“Makara”, an Indian religious image similar to the Capricorn of the western zodiac, once played a supplementary role in the elaboration of doctrine, and its metaphorical image was understood accordingly. With the decline in religious observance and continuity, religious art has waned, and in the absence of accompanying original textual explanations for such images, some religious images have gradually lost their symbolic function. Nonetheless, a large number of images of ancient makara remain, providing historical testimony. These makara provide an important basis for the author's efforts to discover their original meanings.
When tracing the origins of makara, the author found that the makara of Indian religious art has a profound kinship with the Capricorn of the Western zodiac, which originated in the ancient civilizations of western Asia. In this article, the author attempts to find makara's traces starting in the distant Babylonian civilization, to identify its meaning and expression in Indian religious art in India, leading to further analysis of the style and performance of makara art in Buddhism and Hinduism. The makara's (Capricorn's) outward spread provides a non-textural illustration of ancient cultural communication.

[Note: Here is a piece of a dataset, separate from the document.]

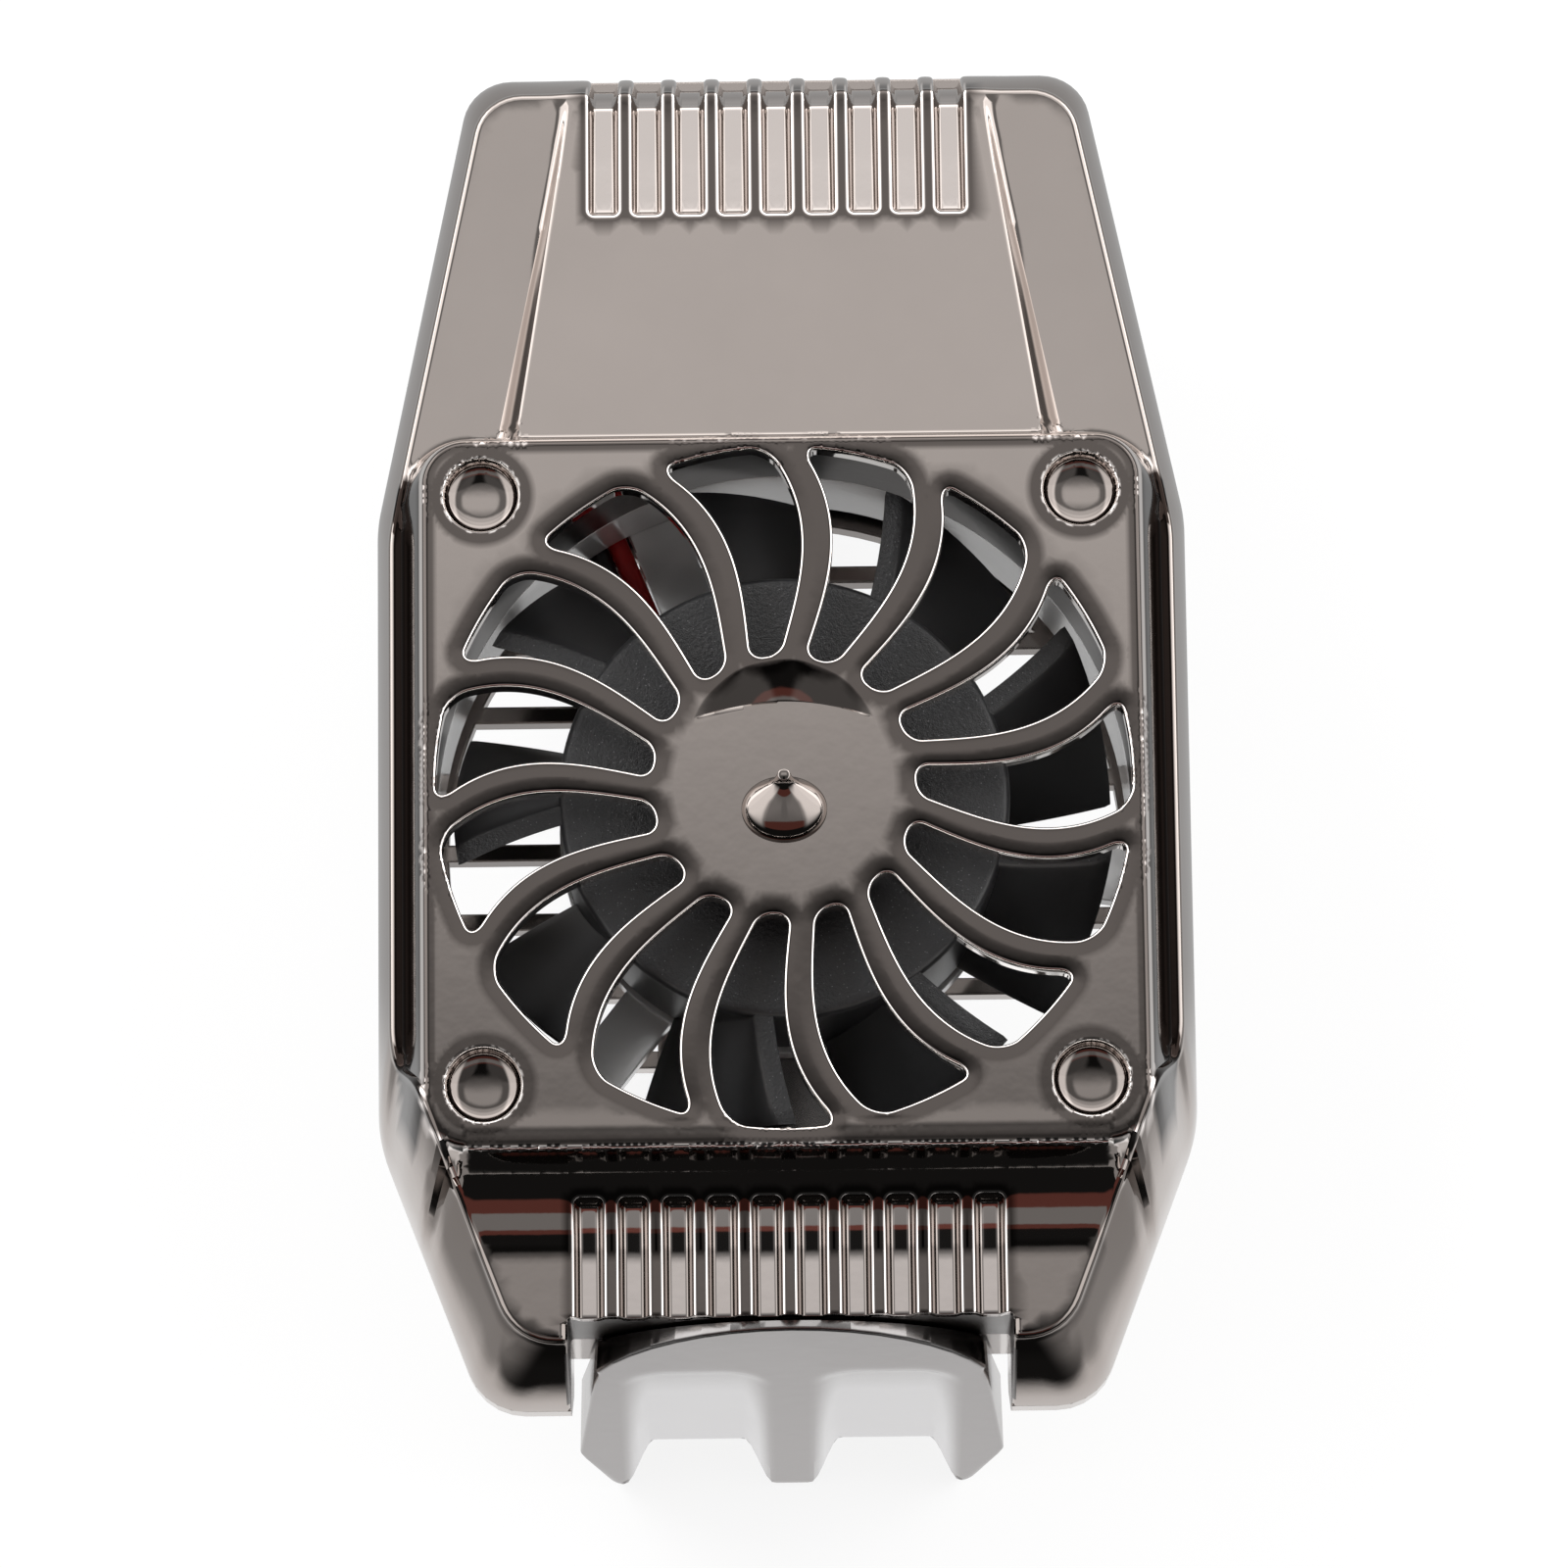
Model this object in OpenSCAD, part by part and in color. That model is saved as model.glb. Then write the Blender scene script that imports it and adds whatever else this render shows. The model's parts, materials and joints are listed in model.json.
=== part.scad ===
// Clip-on cooling fan for a phone.
// The fan's axis is upright, the phone lies under the rear face, and the claws hold it at both long edges.
// The origin is in the middle of the footprint, level with the tips of the claws.

/* [Fan] */
// Inner radius of the duct that the blades turn in
duct_r = 18.6; // [17:0.1:22]
// Wall of the duct
duct_wall = 1.1; // [0.8:0.1:1.4]
// Gap between the blade tips and the duct
tip_gap = 0.9; // [0.4:0.1:2]
// Number of blades
blades = 9; // [5:1:11]
// Height of a blade along the axis
blade_h = 7.8; // [5:0.1:8]
// Thickness of a blade, seen from the front
blade_t = 1.15; // [0.8:0.05:1.6]
// Angle from a blade's back edge to its front edge at the hub
blade_span = 22; // [15:1:30]
// Angle by which the front edge runs ahead from hub to tip
front_sweep = 6; // [0:1:12]
// Angle by which the back edge runs ahead from hub to tip
back_sweep = 3; // [0:1:8]
// Radius of the rotor's hub
hub_r = 12.05; // [11.5:0.05:14]
// Height of the rotor's hub
hub_h = 8.1; // [7.9:0.1:10]
// Radius of the shaft
shaft_r = 0.75; // [0.6:0.05:0.9]
// Running clearance of the shaft in its bush
bush_gap = 0.03; // [0.02:0.01:0.06]
// Gap between the stator and the magnet
air_gap = 0.4; // [0.3:0.05:0.6]

/* [Heights] */
// Depth of the claws under the rear face
clamp_h = 12; // [10:0.5:15]
// Depth of the rear cover
rear_depth = 7; // [7:0.1:8.4]
// Floor of the rear cover
floor_t = 1.4; // [1.2:0.1:1.8]
// Height of the rails that the jaw's plate slides on
rail_h = 0.6; // [0.5:0.1:1]
// Thickness of the jaw's plate and tongue
plate_t = 2; // [1.6:0.1:2.4]
// Room above the plate
slide_gap = 0.5; // [0.4:0.1:1]
// Thickness of the fan frame's base and spokes
base_t = 1.4; // [1.2:0.1:2]
// Running gap under the rotor
run_gap = 1; // [0.8:0.1:1.5]
// Gap between the rotor and the grille
grille_gap = 1.6; // [1.6:0.1:3]
// Thickness of the grille
grille_t = 1.4; // [1.2:0.1:2]
// Drop from the raised square to the rim of the front cover
rim_drop = 5; // [4:0.1:6]
// Height of the small spike above the raised square
spike_rise = 2.3; // [1:0.1:3]

/* [Body] */
// Room from the duct to the outside of the body, each side
side_margin = 3.4; // [3.2:0.1:6]
// Length of the body above the duct, over battery and board
bay_len = 22.5; // [20:0.1:30]
// Length of the body below the duct, where the jaw comes out
low_len = 12; // [12:0.1:16]
// Width of the body at the upper end
top_w = 33.6; // [32:0.2:38]
// Width of the body at the lower end
low_w = 32.8; // [32:0.2:38]
// Corner radius at the upper end
top_round = 2.7; // [2:0.1:5]
// Corner radius at the lower end
low_round = 3.2; // [2:0.1:5]
// Corner radius where the sides begin to draw in
waist_round = 8; // [4:0.5:12]
// Wall of both covers
wall = 1.2; // [1:0.1:1.4]
// Play between pieces that slide or drop in
play = 0.2; // [0.15:0.05:0.3]

/* [Grille] */
// Number of curved slots
slots = 15; // [9:1:21]
// Radius where the slots begin
slot_in = 7.05; // [6.5:0.05:9]
// Margin from the slots' outer ends to the duct
slot_margin = 0.15; // [0.1:0.05:1]
// Width of a vane at the hub end
vane_w = 1.4; // [0.9:0.05:1.6]
// How much wider a vane is for each millimetre of radius
vane_grow = 0.047; // [0:0.001:0.08]
// Depth of the corner dimples
dimple_depth = 1; // [0.5:0.1:1.2]
// Radius of the corner dimples
dimple_r = 2.1; // [1.5:0.1:2.5]
// Distance between the bars behind the fan
bar_pitch = 3.87; // [3:0.01:6]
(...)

Many previous scholars' discussions of artistic expressions of the makara are limited to the decoration alone. There were some few discussions of makara in the Vedas and the Epics, as well as in Buddhist scripture. Through other elements related to, and interacting with, makara in art, including gods, plants and so on, or the key position in the building where a makara is located, the author, through an analysis of the makara's evolving shape and role in religious art, tries to fill in some of what is missing from the existing literature.